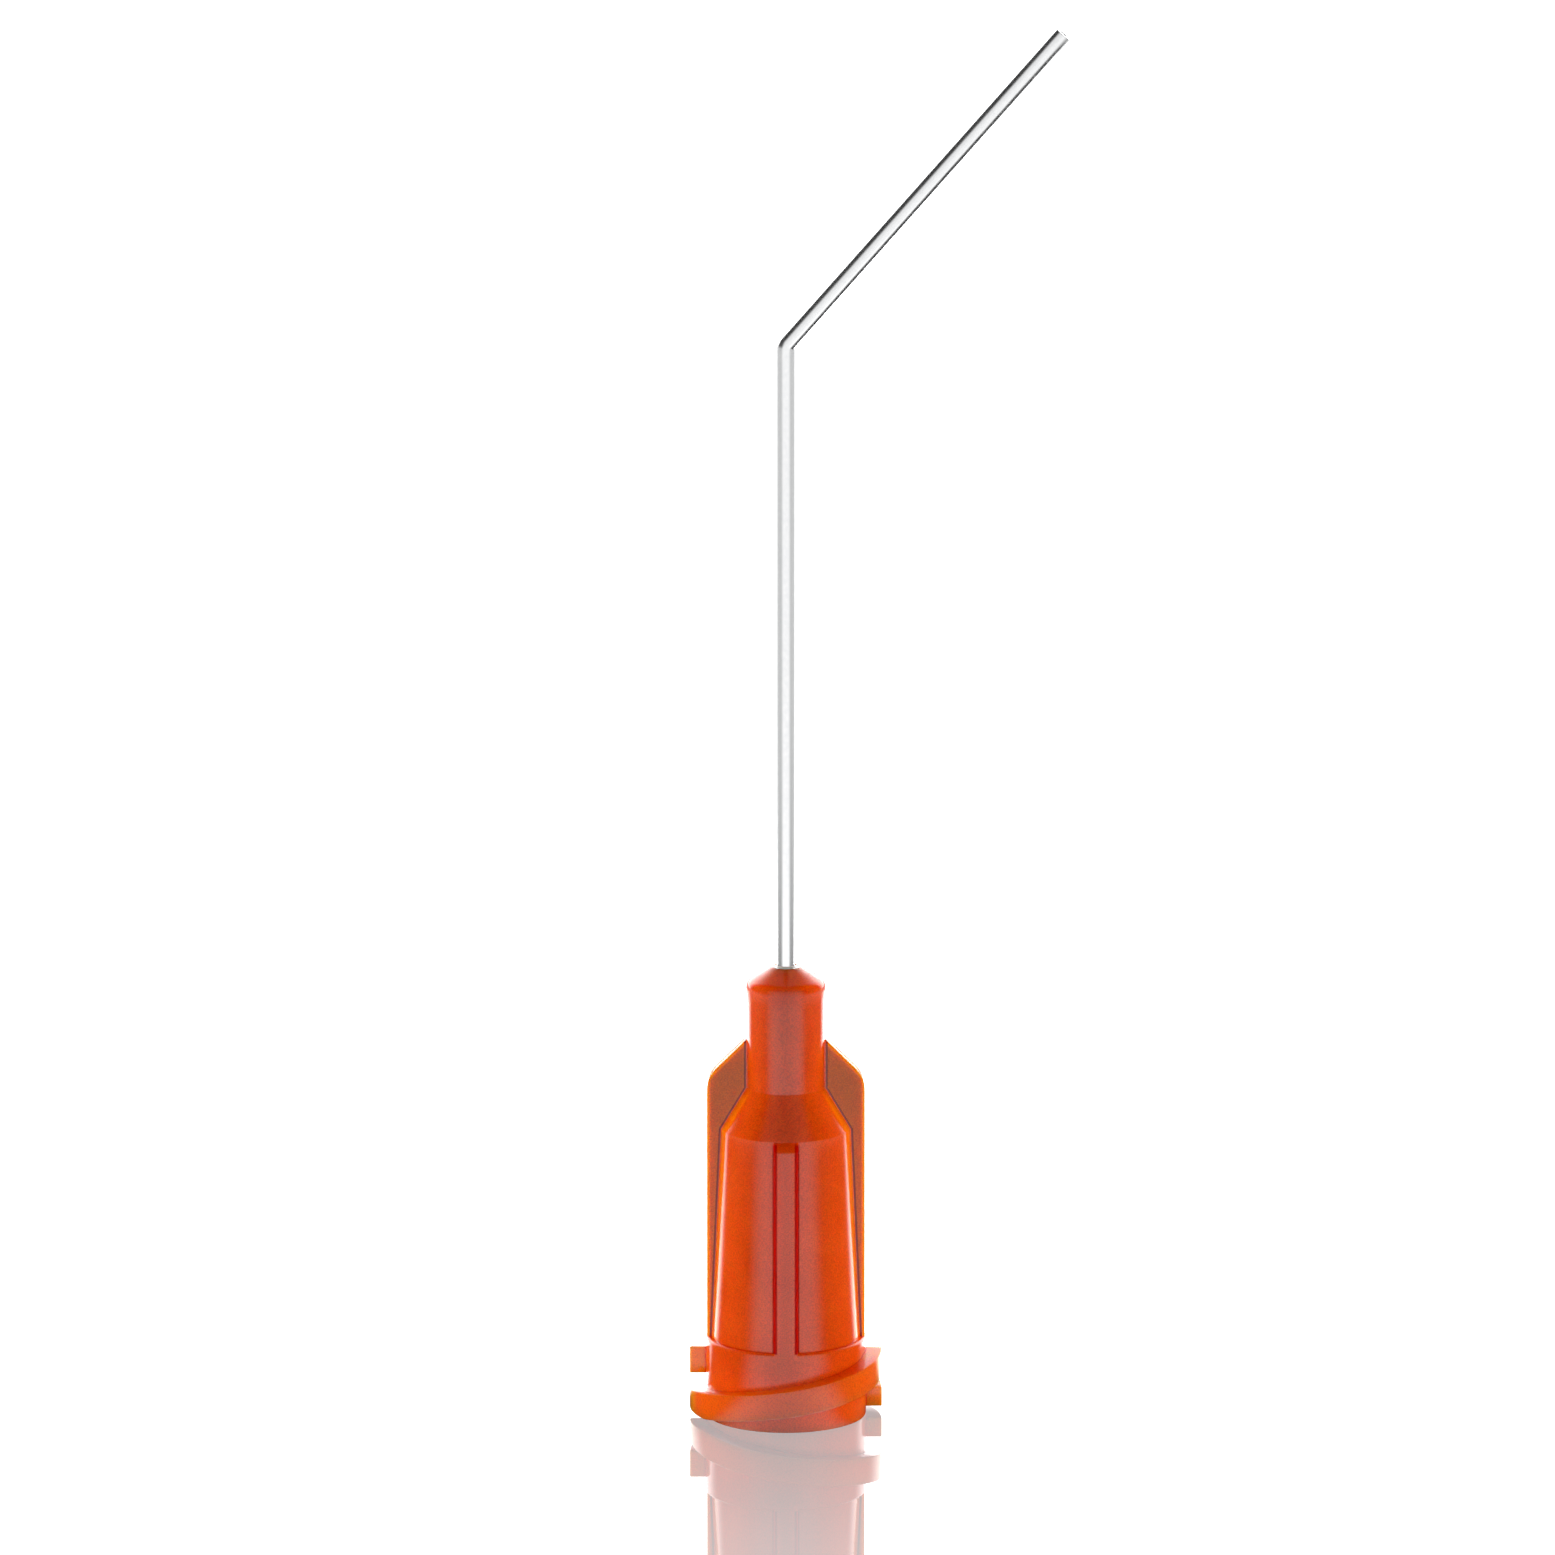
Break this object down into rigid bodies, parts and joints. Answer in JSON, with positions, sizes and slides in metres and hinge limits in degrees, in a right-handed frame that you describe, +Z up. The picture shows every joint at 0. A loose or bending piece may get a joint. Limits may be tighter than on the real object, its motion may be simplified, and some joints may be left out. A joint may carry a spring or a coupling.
{
  "type": "dispensing needle tip",
  "caption": "Bent stainless dispensing needle in a moulded luer lock hub with two side wings, for metering paste, flux or glue from a syringe.",
  "frame": {"origin": "centre of the hub's mouth, on the plane of its rim", "axes": "+Z up the hub and the straight leg of the cannula, +X the way the cannula bends; the two wings lie along X"},
  "size_m": [0.0153, 0.0078, 0.0573],
  "materials": {
    "hub_plastic": "gloss",
    "steel": "polished",
    "adhesive": "gloss"
  },
  "bodies": {
    "root": {"hub": "hub_plastic", "cannula": "steel", "adhesive_bead": "adhesive"}
  },
  "joints": []
}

■ WHAT TO WORK ON: Reproduce each line verbatim.

■ COMPLETED TASK:
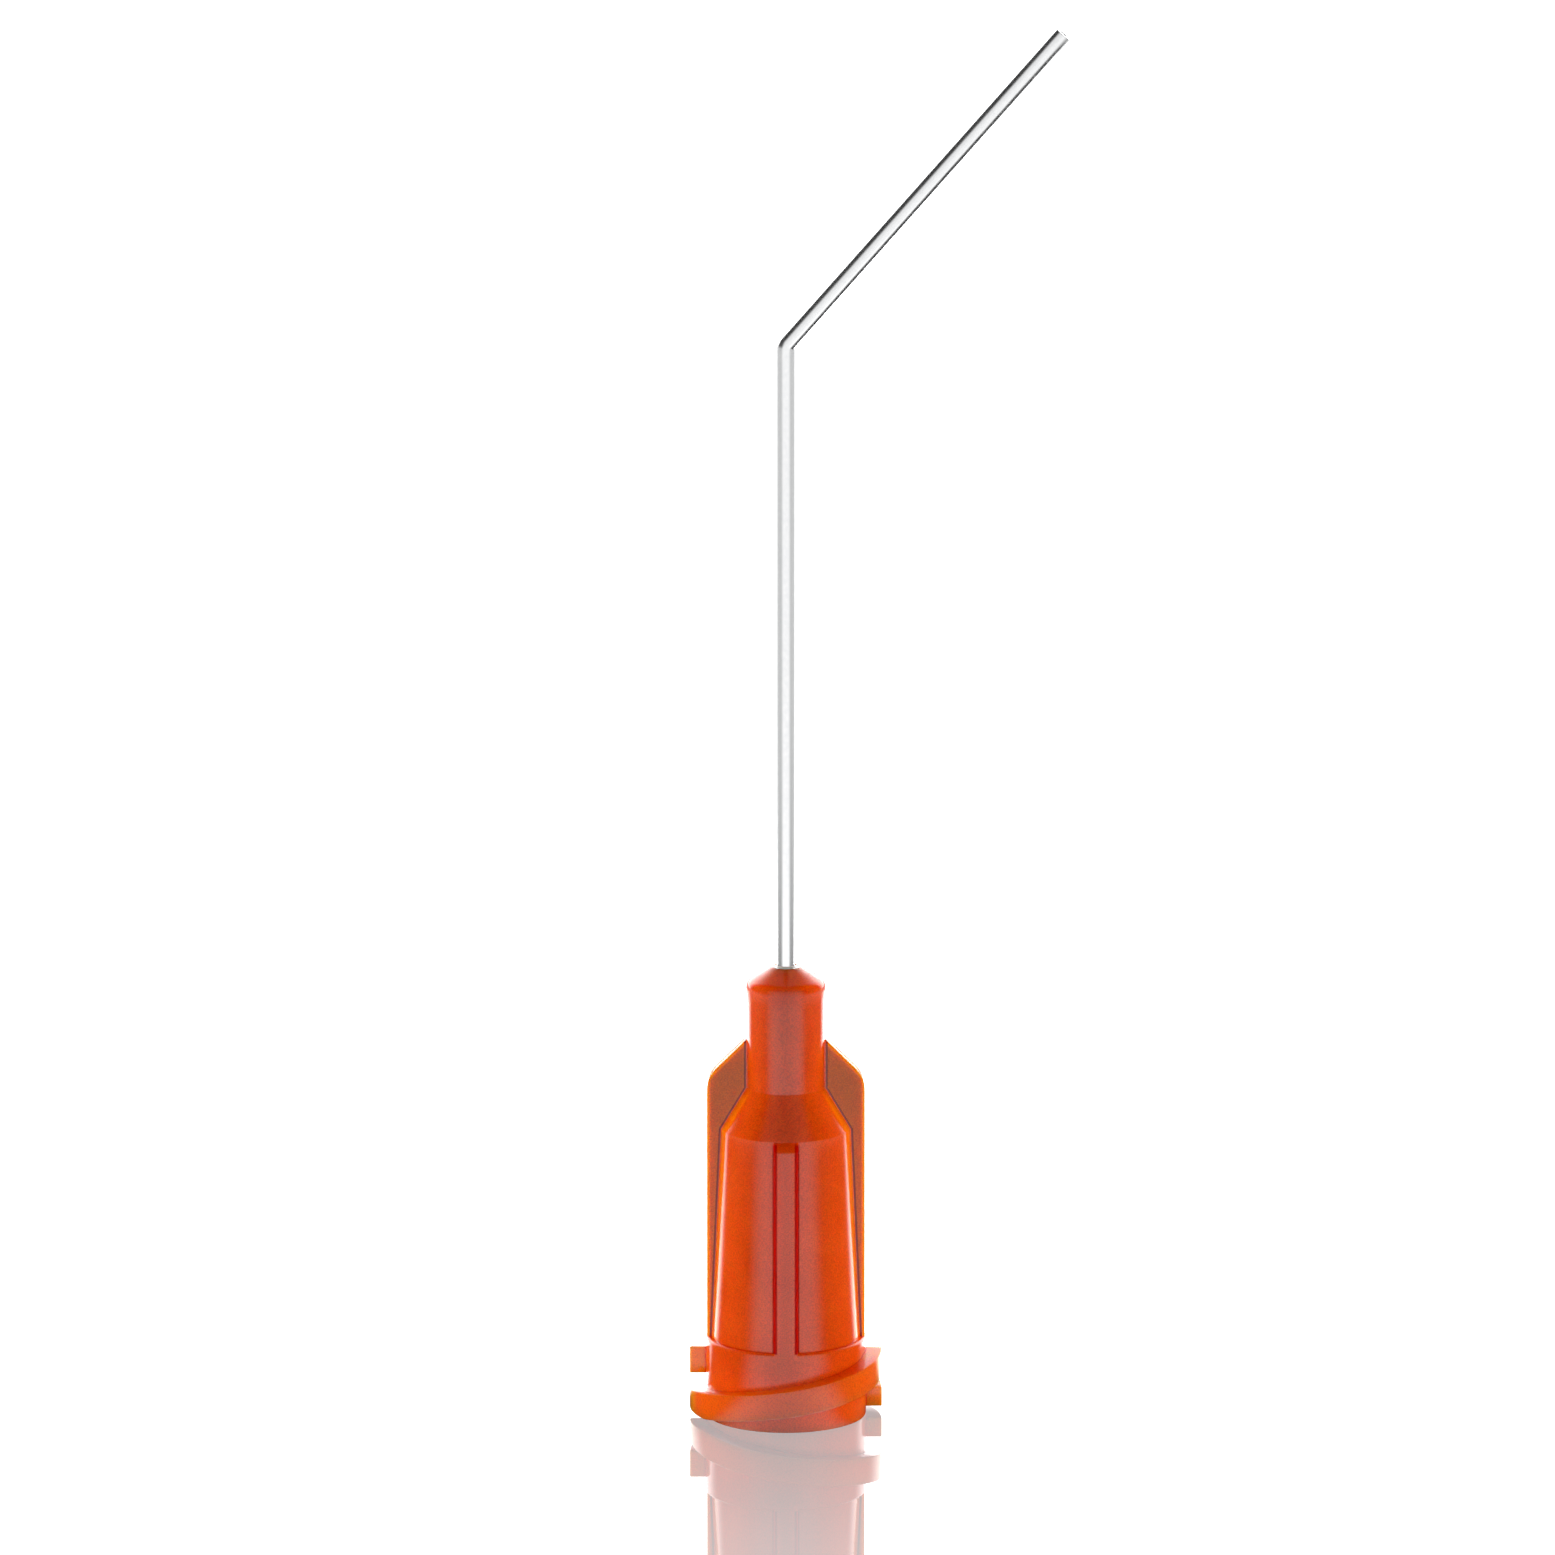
Break this object down into rigid bodies, parts and joints. Answer in JSON, with positions, sizes and slides in metres and hinge limits in degrees, in a right-handed frame that you describe, +Z up. The picture shows every joint at 0. A loose or bending piece may get a joint. Limits may be tighter than on the real object, its motion may be simplified, and some joints may be left out. A joint may carry a spring or a coupling.
{
  "type": "dispensing needle tip",
  "caption": "Bent stainless dispensing needle in a moulded luer lock hub with two side wings, for metering paste, flux or glue from a syringe.",
  "frame": {"origin": "centre of the hub's mouth, on the plane of its rim", "axes": "+Z up the hub and the straight leg of the cannula, +X the way the cannula bends; the two wings lie along X"},
  "size_m": [0.0153, 0.0078, 0.0573],
  "materials": {
    "hub_plastic": "gloss",
    "steel": "polished",
    "adhesive": "gloss"
  },
  "bodies": {
    "root": {"hub": "hub_plastic", "cannula": "steel", "adhesive_bead": "adhesive"}
  },
  "joints": []
}